* WHAT IS BEING ASKED
Write out the listing exactly as it is given.

* EXERCISE INPUTS

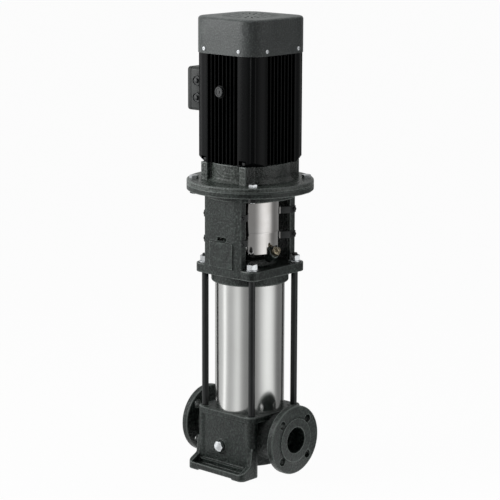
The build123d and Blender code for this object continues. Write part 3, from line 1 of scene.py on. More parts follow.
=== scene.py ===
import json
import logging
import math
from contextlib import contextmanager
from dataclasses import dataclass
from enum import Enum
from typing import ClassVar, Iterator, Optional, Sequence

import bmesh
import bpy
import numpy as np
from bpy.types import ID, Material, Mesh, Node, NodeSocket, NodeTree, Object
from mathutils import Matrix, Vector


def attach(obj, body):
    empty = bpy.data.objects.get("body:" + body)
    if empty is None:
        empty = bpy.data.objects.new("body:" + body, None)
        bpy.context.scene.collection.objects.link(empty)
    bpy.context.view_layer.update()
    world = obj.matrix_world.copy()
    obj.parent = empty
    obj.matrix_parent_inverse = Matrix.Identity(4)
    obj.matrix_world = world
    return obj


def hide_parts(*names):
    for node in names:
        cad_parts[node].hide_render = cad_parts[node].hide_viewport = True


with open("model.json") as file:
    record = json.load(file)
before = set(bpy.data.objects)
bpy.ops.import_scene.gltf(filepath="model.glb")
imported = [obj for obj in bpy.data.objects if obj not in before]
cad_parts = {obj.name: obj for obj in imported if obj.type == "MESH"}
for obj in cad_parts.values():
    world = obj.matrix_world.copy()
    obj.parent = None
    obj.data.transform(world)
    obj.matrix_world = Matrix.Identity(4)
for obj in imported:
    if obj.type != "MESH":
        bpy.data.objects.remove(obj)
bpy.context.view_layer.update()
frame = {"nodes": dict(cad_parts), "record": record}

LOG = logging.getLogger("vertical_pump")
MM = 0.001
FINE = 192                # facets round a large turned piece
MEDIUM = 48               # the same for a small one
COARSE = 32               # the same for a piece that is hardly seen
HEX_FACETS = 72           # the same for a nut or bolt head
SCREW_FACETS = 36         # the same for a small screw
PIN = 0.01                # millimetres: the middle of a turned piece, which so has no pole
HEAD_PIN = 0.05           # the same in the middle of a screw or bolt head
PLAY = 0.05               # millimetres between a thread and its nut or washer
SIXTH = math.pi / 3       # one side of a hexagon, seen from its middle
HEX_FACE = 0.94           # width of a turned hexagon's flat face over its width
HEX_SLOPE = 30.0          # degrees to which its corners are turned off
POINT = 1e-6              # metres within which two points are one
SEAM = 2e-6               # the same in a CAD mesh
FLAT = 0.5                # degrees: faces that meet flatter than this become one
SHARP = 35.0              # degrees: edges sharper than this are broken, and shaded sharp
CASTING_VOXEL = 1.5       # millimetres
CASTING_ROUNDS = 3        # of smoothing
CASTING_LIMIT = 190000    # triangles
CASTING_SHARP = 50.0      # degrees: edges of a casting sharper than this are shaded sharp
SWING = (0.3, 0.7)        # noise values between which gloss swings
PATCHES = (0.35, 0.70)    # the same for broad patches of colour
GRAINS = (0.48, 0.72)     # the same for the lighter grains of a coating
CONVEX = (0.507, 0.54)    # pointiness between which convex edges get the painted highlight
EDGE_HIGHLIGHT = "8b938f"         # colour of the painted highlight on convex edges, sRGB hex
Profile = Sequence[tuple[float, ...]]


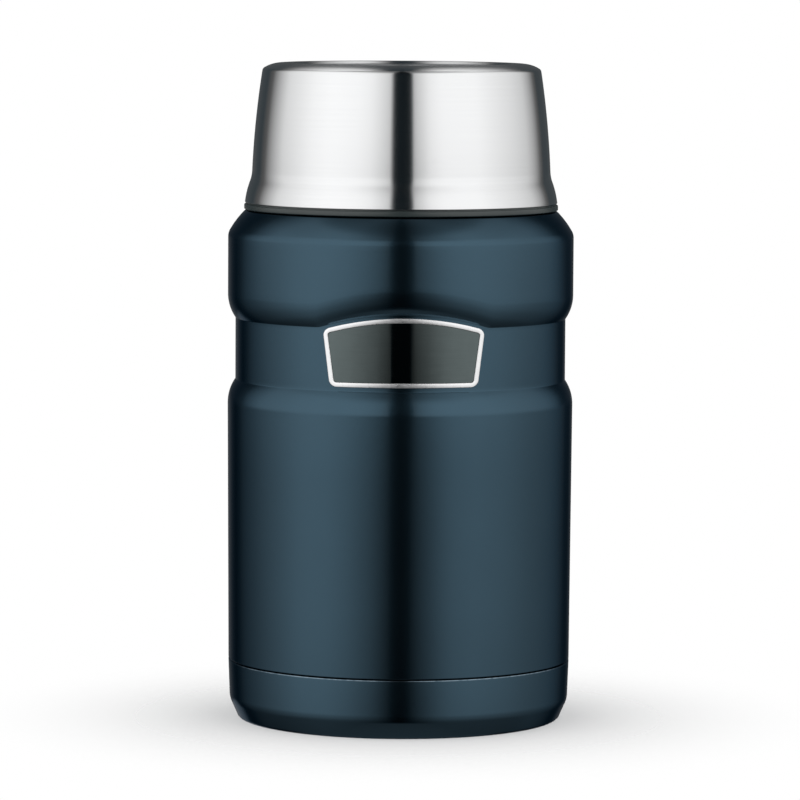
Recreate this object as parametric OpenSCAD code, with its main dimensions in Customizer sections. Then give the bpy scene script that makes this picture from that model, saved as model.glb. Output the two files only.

* WORKED SOLUTION
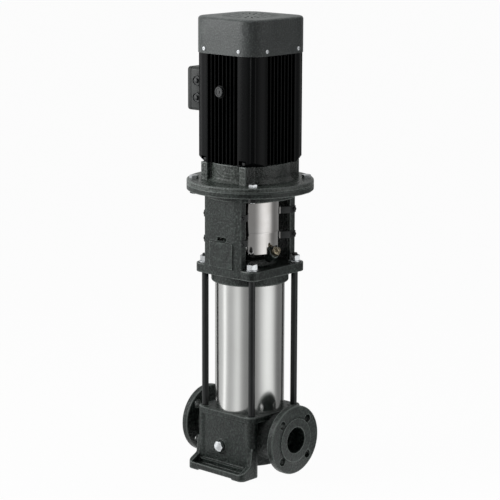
The build123d and Blender code for this object continues. Write part 3, from line 1 of scene.py on. More parts follow.
=== scene.py ===
import json
import logging
import math
from contextlib import contextmanager
from dataclasses import dataclass
from enum import Enum
from typing import ClassVar, Iterator, Optional, Sequence

import bmesh
import bpy
import numpy as np
from bpy.types import ID, Material, Mesh, Node, NodeSocket, NodeTree, Object
from mathutils import Matrix, Vector


def attach(obj, body):
    empty = bpy.data.objects.get("body:" + body)
    if empty is None:
        empty = bpy.data.objects.new("body:" + body, None)
        bpy.context.scene.collection.objects.link(empty)
    bpy.context.view_layer.update()
    world = obj.matrix_world.copy()
    obj.parent = empty
    obj.matrix_parent_inverse = Matrix.Identity(4)
    obj.matrix_world = world
    return obj


def hide_parts(*names):
    for node in names:
        cad_parts[node].hide_render = cad_parts[node].hide_viewport = True


with open("model.json") as file:
    record = json.load(file)
before = set(bpy.data.objects)
bpy.ops.import_scene.gltf(filepath="model.glb")
imported = [obj for obj in bpy.data.objects if obj not in before]
cad_parts = {obj.name: obj for obj in imported if obj.type == "MESH"}
for obj in cad_parts.values():
    world = obj.matrix_world.copy()
    obj.parent = None
    obj.data.transform(world)
    obj.matrix_world = Matrix.Identity(4)
for obj in imported:
    if obj.type != "MESH":
        bpy.data.objects.remove(obj)
bpy.context.view_layer.update()
frame = {"nodes": dict(cad_parts), "record": record}

LOG = logging.getLogger("vertical_pump")
MM = 0.001
FINE = 192                # facets round a large turned piece
MEDIUM = 48               # the same for a small one
COARSE = 32               # the same for a piece that is hardly seen
HEX_FACETS = 72           # the same for a nut or bolt head
SCREW_FACETS = 36         # the same for a small screw
PIN = 0.01                # millimetres: the middle of a turned piece, which so has no pole
HEAD_PIN = 0.05           # the same in the middle of a screw or bolt head
PLAY = 0.05               # millimetres between a thread and its nut or washer
SIXTH = math.pi / 3       # one side of a hexagon, seen from its middle
HEX_FACE = 0.94           # width of a turned hexagon's flat face over its width
HEX_SLOPE = 30.0          # degrees to which its corners are turned off
POINT = 1e-6              # metres within which two points are one
SEAM = 2e-6               # the same in a CAD mesh
FLAT = 0.5                # degrees: faces that meet flatter than this become one
SHARP = 35.0              # degrees: edges sharper than this are broken, and shaded sharp
CASTING_VOXEL = 1.5       # millimetres
CASTING_ROUNDS = 3        # of smoothing
CASTING_LIMIT = 190000    # triangles
CASTING_SHARP = 50.0      # degrees: edges of a casting sharper than this are shaded sharp
SWING = (0.3, 0.7)        # noise values between which gloss swings
PATCHES = (0.35, 0.70)    # the same for broad patches of colour
GRAINS = (0.48, 0.72)     # the same for the lighter grains of a coating
CONVEX = (0.507, 0.54)    # pointiness between which convex edges get the painted highlight
EDGE_HIGHLIGHT = "8b938f"         # colour of the painted highlight on convex edges, sRGB hex
Profile = Sequence[tuple[float, ...]]


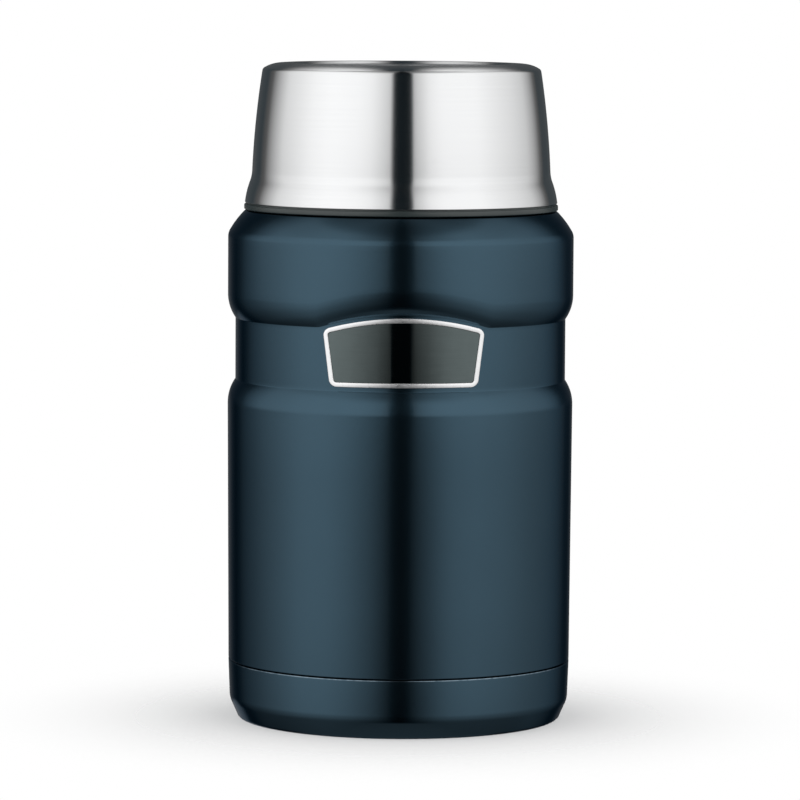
Recreate this object as parametric OpenSCAD code, with its main dimensions in Customizer sections. Then give the bpy scene script that makes this picture from that model, saved as model.glb. Output the two files only.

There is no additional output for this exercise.